Exercise aim: Everything from the first line to the line containing "seal_lip_wall = 1.2" is to be repeated exactly; nothing past it.

Scripts that build objects:
BEGIN

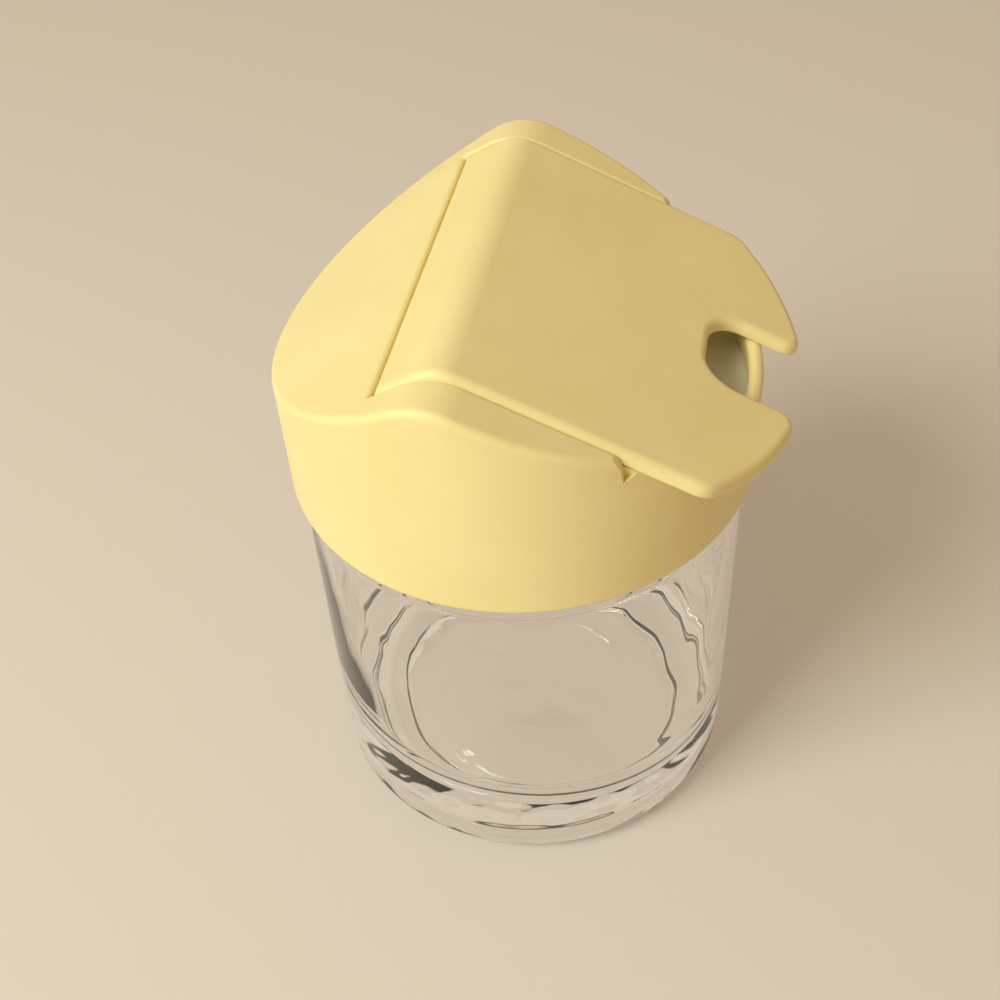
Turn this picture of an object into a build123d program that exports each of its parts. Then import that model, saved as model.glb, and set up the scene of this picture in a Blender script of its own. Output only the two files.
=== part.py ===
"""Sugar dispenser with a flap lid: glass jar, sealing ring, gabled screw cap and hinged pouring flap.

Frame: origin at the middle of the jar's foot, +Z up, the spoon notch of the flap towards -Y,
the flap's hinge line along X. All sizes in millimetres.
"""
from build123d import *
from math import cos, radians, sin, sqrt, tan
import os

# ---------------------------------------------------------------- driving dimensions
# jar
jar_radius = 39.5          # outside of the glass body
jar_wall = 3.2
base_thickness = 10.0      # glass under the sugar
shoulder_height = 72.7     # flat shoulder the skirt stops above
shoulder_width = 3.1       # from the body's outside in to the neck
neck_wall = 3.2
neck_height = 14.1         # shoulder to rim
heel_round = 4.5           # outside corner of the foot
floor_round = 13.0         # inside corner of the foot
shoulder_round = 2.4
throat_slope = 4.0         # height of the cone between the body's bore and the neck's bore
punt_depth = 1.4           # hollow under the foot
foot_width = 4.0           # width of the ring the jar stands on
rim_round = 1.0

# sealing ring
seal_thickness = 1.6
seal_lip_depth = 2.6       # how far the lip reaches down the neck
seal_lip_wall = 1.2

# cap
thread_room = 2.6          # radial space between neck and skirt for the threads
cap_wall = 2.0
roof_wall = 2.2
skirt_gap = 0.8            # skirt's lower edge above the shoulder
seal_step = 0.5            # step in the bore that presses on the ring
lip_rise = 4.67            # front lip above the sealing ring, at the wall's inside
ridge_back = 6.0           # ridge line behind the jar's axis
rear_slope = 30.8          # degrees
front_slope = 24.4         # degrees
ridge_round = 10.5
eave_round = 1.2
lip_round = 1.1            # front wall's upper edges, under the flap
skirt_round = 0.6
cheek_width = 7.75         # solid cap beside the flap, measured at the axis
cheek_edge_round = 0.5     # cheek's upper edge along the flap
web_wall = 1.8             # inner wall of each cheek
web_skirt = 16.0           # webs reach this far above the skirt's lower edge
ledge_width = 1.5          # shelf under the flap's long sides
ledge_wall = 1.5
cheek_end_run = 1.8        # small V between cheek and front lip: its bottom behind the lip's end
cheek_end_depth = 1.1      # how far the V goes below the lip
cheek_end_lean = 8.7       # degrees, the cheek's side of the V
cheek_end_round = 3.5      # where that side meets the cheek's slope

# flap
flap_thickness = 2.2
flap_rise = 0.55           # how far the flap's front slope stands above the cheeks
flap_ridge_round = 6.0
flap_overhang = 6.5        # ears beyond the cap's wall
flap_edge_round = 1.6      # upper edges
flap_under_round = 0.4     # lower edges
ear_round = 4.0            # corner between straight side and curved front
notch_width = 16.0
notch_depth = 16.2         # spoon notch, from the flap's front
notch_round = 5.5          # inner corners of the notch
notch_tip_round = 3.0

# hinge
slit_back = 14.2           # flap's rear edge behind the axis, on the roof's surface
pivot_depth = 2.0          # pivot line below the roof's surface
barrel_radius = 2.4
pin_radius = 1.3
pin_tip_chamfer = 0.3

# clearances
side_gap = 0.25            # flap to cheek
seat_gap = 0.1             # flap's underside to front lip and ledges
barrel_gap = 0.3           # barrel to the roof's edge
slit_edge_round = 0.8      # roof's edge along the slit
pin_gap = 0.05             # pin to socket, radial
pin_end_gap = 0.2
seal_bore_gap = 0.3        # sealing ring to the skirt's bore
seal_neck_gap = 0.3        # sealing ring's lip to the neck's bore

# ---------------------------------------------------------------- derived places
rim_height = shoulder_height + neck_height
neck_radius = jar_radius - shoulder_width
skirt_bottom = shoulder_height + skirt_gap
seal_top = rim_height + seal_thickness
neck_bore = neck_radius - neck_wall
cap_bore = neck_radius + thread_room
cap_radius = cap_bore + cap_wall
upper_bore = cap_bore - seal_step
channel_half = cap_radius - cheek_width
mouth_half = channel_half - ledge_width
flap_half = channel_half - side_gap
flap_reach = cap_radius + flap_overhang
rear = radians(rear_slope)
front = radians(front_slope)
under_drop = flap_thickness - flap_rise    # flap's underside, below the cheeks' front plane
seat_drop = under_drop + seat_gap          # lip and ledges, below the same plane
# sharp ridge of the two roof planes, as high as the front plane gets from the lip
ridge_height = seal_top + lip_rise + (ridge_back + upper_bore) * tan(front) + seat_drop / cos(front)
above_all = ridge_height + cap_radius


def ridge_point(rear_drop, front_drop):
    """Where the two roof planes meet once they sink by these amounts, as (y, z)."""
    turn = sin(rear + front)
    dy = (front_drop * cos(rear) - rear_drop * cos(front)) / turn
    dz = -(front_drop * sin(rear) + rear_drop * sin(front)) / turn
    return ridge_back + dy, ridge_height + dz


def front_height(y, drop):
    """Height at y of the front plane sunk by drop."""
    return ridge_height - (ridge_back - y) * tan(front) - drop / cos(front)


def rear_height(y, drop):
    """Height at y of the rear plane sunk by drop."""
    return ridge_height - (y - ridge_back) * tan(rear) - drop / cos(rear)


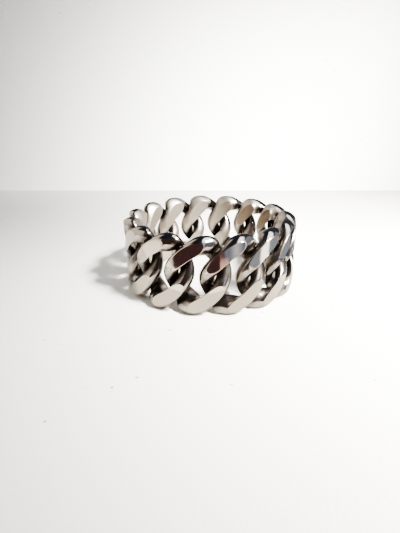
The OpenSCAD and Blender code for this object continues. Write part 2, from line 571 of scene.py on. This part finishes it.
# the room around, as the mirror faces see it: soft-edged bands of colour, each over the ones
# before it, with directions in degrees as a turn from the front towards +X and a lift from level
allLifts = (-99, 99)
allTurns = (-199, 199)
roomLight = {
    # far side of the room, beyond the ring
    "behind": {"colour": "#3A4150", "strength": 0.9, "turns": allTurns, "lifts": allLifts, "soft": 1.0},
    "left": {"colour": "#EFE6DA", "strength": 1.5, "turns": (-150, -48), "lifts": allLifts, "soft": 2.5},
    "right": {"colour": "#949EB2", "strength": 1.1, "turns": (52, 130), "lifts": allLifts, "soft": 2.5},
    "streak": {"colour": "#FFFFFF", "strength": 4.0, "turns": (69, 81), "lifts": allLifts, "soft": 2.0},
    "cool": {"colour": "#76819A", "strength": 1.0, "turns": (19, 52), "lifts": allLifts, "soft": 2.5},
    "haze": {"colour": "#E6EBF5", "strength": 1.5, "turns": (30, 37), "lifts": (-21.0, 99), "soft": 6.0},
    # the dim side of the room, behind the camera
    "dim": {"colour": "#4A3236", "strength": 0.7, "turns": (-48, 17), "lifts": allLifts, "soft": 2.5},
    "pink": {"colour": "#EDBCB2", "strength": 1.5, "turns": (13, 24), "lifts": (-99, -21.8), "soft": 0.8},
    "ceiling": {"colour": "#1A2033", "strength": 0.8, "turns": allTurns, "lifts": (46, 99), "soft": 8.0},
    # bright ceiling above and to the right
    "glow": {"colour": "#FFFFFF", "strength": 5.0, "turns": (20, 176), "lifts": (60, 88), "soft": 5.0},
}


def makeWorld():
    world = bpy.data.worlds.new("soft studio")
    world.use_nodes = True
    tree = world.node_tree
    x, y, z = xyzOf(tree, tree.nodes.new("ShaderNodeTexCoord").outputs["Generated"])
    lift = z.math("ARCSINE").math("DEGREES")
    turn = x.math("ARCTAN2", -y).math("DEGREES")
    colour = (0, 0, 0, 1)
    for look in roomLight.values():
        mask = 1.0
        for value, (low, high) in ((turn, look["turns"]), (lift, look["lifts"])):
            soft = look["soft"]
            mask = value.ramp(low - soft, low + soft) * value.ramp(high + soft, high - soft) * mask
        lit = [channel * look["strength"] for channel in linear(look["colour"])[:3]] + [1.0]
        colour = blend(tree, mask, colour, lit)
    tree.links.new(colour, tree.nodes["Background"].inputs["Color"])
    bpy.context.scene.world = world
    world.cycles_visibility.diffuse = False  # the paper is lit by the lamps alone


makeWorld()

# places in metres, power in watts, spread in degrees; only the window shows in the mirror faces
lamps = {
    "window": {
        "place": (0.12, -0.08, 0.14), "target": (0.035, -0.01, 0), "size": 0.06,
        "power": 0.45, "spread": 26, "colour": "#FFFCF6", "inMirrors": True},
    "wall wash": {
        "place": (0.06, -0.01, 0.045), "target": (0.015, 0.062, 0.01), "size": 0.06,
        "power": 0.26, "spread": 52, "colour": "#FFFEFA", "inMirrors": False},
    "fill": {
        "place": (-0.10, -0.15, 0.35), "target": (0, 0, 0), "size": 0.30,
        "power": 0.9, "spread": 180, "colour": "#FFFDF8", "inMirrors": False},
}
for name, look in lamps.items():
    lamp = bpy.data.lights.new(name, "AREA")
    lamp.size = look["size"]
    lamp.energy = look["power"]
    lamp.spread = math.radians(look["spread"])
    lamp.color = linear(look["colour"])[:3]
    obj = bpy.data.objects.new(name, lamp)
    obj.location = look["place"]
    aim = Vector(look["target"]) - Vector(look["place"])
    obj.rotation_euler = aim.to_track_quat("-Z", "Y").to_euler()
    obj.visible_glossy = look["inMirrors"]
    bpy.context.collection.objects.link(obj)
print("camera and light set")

END

In response:
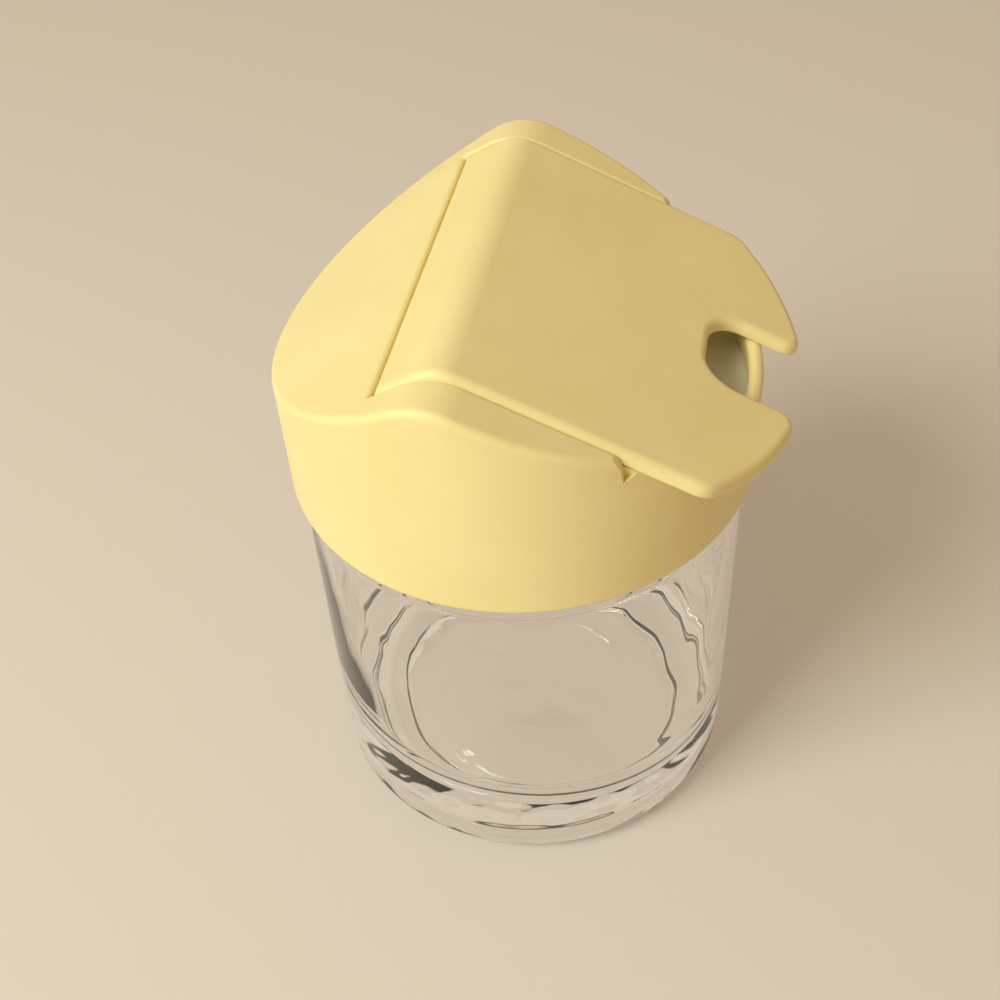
Turn this picture of an object into a build123d program that exports each of its parts. Then import that model, saved as model.glb, and set up the scene of this picture in a Blender script of its own. Output only the two files.
=== part.py ===
"""Sugar dispenser with a flap lid: glass jar, sealing ring, gabled screw cap and hinged pouring flap.

Frame: origin at the middle of the jar's foot, +Z up, the spoon notch of the flap towards -Y,
the flap's hinge line along X. All sizes in millimetres.
"""
from build123d import *
from math import cos, radians, sin, sqrt, tan
import os

# ---------------------------------------------------------------- driving dimensions
# jar
jar_radius = 39.5          # outside of the glass body
jar_wall = 3.2
base_thickness = 10.0      # glass under the sugar
shoulder_height = 72.7     # flat shoulder the skirt stops above
shoulder_width = 3.1       # from the body's outside in to the neck
neck_wall = 3.2
neck_height = 14.1         # shoulder to rim
heel_round = 4.5           # outside corner of the foot
floor_round = 13.0         # inside corner of the foot
shoulder_round = 2.4
throat_slope = 4.0         # height of the cone between the body's bore and the neck's bore
punt_depth = 1.4           # hollow under the foot
foot_width = 4.0           # width of the ring the jar stands on
rim_round = 1.0

# sealing ring
seal_thickness = 1.6
seal_lip_depth = 2.6       # how far the lip reaches down the neck
seal_lip_wall = 1.2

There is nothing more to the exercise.